Set down each line from the one containing "leaves += len(used)" to the one containing "before = set(bpy.data.objects)", inclusive, exactly as written and with nothing further.

↓

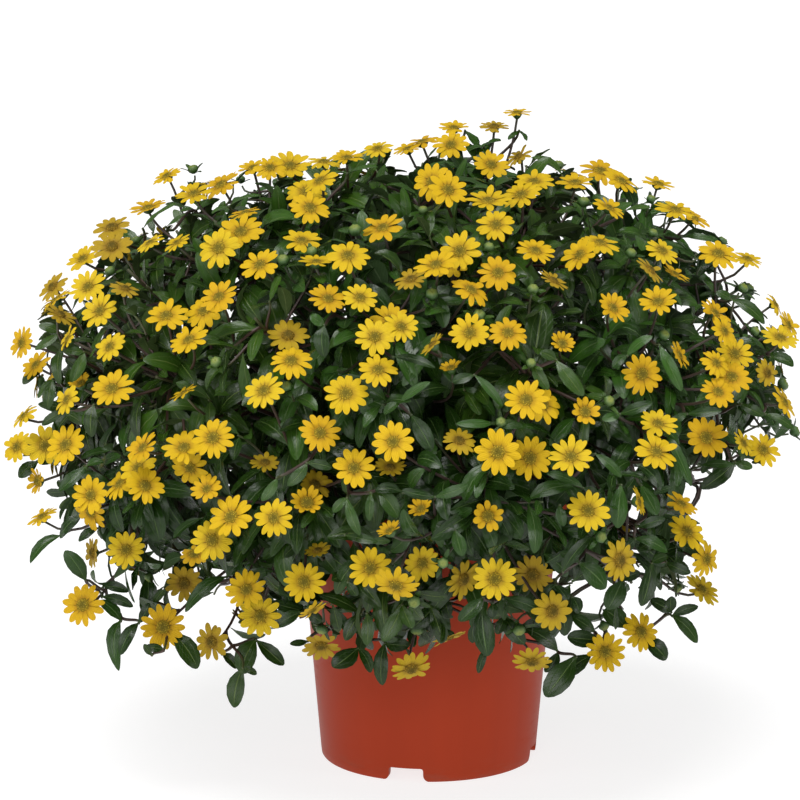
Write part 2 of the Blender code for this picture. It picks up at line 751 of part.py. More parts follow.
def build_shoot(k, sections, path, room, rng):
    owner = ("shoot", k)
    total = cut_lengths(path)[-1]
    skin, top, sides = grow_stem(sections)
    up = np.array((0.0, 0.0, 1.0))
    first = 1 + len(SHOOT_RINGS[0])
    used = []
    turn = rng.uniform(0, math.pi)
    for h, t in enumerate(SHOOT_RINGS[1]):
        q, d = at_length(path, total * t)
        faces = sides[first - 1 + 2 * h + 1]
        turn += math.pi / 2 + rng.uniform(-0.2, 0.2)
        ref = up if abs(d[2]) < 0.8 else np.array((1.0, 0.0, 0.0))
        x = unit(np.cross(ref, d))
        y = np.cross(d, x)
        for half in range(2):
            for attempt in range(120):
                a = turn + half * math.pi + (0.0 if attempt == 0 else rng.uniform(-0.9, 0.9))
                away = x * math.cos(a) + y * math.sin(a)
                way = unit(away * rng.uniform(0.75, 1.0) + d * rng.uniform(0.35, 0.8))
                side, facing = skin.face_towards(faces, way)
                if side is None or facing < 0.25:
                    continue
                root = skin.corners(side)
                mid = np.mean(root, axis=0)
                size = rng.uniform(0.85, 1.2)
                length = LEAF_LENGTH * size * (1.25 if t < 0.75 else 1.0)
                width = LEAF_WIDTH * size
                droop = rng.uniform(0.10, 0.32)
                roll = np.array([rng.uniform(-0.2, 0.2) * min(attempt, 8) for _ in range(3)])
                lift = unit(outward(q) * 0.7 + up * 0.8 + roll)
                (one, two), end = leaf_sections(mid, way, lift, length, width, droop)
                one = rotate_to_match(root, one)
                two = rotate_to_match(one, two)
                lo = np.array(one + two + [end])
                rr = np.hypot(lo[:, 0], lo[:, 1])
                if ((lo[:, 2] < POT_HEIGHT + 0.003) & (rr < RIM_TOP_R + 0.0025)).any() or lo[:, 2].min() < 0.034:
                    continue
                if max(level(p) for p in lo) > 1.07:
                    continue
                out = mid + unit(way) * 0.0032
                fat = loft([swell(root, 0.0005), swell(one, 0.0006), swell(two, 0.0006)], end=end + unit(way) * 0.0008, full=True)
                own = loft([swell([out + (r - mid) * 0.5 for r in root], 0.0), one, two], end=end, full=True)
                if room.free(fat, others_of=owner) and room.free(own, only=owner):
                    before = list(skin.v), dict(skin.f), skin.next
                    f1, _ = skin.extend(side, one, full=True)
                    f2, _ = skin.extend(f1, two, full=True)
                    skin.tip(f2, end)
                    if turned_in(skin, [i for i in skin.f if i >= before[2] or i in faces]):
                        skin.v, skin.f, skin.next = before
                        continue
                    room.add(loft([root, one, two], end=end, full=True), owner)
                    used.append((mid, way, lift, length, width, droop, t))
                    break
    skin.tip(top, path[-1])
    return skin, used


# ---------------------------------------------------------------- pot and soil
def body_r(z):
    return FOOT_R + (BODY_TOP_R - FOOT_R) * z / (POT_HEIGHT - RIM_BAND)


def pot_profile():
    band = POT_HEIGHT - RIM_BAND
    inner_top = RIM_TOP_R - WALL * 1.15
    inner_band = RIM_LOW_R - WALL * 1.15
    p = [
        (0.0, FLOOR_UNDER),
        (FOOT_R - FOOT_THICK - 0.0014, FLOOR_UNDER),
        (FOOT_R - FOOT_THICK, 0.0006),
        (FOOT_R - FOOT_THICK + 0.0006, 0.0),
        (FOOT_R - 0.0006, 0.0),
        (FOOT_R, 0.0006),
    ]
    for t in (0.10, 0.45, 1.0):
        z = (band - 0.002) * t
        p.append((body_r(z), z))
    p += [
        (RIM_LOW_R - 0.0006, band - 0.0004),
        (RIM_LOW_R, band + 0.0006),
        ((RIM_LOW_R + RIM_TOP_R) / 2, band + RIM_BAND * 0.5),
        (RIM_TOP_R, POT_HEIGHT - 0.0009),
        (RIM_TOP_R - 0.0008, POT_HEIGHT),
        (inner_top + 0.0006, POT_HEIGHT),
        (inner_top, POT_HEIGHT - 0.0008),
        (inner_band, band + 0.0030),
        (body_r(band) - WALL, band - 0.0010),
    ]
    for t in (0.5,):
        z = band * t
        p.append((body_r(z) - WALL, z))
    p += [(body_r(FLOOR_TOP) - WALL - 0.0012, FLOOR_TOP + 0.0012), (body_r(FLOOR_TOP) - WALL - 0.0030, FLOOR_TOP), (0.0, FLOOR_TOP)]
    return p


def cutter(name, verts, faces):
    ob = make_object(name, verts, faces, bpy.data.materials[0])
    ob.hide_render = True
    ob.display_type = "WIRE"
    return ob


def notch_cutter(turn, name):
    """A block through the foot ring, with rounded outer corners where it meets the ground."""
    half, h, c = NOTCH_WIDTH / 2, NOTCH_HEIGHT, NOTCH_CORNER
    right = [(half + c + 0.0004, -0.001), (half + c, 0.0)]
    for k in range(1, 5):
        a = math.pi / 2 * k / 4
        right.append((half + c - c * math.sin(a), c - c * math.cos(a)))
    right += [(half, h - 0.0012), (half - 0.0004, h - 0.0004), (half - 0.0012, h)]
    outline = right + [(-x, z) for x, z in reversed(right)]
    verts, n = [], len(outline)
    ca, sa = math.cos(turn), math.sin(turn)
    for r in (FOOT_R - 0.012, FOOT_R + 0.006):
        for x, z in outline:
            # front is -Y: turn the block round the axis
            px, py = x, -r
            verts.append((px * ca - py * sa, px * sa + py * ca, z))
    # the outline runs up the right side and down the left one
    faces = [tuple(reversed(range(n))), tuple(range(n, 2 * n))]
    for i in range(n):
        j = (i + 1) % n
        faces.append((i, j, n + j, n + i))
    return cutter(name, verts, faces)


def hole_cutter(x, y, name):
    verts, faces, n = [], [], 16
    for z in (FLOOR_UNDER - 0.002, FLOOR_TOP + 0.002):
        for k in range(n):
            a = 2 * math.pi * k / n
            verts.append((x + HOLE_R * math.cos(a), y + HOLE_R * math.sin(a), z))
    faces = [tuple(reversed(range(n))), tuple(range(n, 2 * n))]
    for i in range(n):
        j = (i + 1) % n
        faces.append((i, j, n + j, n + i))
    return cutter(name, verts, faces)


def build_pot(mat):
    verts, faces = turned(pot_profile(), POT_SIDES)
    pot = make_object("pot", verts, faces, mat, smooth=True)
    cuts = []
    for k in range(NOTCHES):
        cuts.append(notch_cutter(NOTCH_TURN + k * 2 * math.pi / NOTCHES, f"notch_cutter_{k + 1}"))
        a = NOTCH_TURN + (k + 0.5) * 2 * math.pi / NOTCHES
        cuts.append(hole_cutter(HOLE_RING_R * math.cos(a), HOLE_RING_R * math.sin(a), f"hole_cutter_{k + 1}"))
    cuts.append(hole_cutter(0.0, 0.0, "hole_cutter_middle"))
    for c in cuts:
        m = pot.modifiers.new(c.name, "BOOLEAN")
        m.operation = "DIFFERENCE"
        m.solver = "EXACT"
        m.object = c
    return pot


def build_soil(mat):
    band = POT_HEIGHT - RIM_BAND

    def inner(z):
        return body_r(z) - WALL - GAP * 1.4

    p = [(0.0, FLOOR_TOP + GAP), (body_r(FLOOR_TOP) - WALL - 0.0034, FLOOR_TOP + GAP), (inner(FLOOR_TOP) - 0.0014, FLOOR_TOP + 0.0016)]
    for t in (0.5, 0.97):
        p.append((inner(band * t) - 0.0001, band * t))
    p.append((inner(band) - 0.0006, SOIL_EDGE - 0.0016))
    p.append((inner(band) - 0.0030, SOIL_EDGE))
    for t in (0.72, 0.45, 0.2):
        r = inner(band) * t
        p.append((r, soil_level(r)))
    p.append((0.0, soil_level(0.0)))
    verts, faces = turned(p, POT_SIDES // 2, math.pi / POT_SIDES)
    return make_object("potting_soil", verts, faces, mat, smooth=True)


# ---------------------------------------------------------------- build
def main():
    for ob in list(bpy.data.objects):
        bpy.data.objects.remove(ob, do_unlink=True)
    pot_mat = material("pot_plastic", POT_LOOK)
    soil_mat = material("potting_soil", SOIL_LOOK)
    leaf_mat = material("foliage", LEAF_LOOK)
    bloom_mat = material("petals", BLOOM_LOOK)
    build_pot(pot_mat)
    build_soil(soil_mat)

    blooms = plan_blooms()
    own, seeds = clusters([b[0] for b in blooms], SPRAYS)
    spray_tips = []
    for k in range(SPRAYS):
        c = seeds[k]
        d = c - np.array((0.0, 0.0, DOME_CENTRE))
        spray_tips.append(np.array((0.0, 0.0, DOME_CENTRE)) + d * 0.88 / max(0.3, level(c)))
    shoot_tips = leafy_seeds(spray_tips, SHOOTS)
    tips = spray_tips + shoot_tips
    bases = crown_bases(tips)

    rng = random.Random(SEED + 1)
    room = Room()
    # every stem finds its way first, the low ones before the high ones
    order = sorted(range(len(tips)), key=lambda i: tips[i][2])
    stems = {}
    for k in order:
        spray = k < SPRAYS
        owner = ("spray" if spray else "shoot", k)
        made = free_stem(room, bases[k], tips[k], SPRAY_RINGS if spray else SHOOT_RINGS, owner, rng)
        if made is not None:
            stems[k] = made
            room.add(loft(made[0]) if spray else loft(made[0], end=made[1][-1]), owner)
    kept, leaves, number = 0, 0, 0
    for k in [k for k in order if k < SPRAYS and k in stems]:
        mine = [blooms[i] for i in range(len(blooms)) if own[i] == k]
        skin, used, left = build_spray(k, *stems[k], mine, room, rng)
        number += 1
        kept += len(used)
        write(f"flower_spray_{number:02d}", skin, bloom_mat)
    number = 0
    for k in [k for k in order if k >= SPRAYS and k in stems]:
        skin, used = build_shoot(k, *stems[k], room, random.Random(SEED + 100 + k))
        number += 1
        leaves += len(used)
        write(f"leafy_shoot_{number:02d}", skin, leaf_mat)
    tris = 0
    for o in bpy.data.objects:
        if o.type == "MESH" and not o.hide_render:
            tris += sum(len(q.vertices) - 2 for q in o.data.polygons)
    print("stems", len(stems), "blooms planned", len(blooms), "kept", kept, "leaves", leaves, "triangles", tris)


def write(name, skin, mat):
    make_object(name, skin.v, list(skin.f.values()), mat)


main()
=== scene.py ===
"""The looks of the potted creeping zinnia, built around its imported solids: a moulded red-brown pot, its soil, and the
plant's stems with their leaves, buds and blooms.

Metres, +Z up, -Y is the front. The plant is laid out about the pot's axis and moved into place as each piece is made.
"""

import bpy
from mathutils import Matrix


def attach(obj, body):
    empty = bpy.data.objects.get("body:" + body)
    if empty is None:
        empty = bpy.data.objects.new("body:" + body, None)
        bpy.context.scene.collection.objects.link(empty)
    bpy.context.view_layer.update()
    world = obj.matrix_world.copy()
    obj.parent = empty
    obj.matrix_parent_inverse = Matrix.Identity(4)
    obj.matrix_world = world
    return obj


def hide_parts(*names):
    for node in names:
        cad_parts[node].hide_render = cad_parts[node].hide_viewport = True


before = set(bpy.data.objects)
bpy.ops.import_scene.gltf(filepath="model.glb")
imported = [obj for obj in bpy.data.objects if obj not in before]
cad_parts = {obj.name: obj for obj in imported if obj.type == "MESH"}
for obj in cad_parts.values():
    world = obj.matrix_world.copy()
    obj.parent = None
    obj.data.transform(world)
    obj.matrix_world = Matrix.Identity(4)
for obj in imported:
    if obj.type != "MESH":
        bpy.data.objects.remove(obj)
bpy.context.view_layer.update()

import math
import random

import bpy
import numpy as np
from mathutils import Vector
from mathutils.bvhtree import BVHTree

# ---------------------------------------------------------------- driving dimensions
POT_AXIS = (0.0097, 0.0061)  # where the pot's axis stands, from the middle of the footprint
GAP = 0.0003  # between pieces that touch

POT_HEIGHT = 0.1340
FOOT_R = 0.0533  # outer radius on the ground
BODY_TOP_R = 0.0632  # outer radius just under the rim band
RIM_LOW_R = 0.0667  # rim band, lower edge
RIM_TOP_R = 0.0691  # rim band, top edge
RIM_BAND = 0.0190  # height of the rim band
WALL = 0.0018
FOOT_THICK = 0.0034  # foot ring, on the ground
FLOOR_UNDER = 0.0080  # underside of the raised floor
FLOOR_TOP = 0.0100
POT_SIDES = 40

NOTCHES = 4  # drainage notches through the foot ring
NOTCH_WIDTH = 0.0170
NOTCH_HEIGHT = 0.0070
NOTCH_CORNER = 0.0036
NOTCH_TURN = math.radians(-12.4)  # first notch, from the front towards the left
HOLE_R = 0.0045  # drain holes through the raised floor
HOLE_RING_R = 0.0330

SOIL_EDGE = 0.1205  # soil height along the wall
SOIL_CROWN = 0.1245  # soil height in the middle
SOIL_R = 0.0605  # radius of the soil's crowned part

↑

* _Complete output_
        leaves += len(used)
        write(f"leafy_shoot_{number:02d}", skin, leaf_mat)
    tris = 0
    for o in bpy.data.objects:
        if o.type == "MESH" and not o.hide_render:
            tris += sum(len(q.vertices) - 2 for q in o.data.polygons)
    print("stems", len(stems), "blooms planned", len(blooms), "kept", kept, "leaves", leaves, "triangles", tris)


def write(name, skin, mat):
    make_object(name, skin.v, list(skin.f.values()), mat)


main()
=== scene.py ===
"""The looks of the potted creeping zinnia, built around its imported solids: a moulded red-brown pot, its soil, and the
plant's stems with their leaves, buds and blooms.

Metres, +Z up, -Y is the front. The plant is laid out about the pot's axis and moved into place as each piece is made.
"""

import bpy
from mathutils import Matrix


def attach(obj, body):
    empty = bpy.data.objects.get("body:" + body)
    if empty is None:
        empty = bpy.data.objects.new("body:" + body, None)
        bpy.context.scene.collection.objects.link(empty)
    bpy.context.view_layer.update()
    world = obj.matrix_world.copy()
    obj.parent = empty
    obj.matrix_parent_inverse = Matrix.Identity(4)
    obj.matrix_world = world
    return obj


def hide_parts(*names):
    for node in names:
        cad_parts[node].hide_render = cad_parts[node].hide_viewport = True


before = set(bpy.data.objects)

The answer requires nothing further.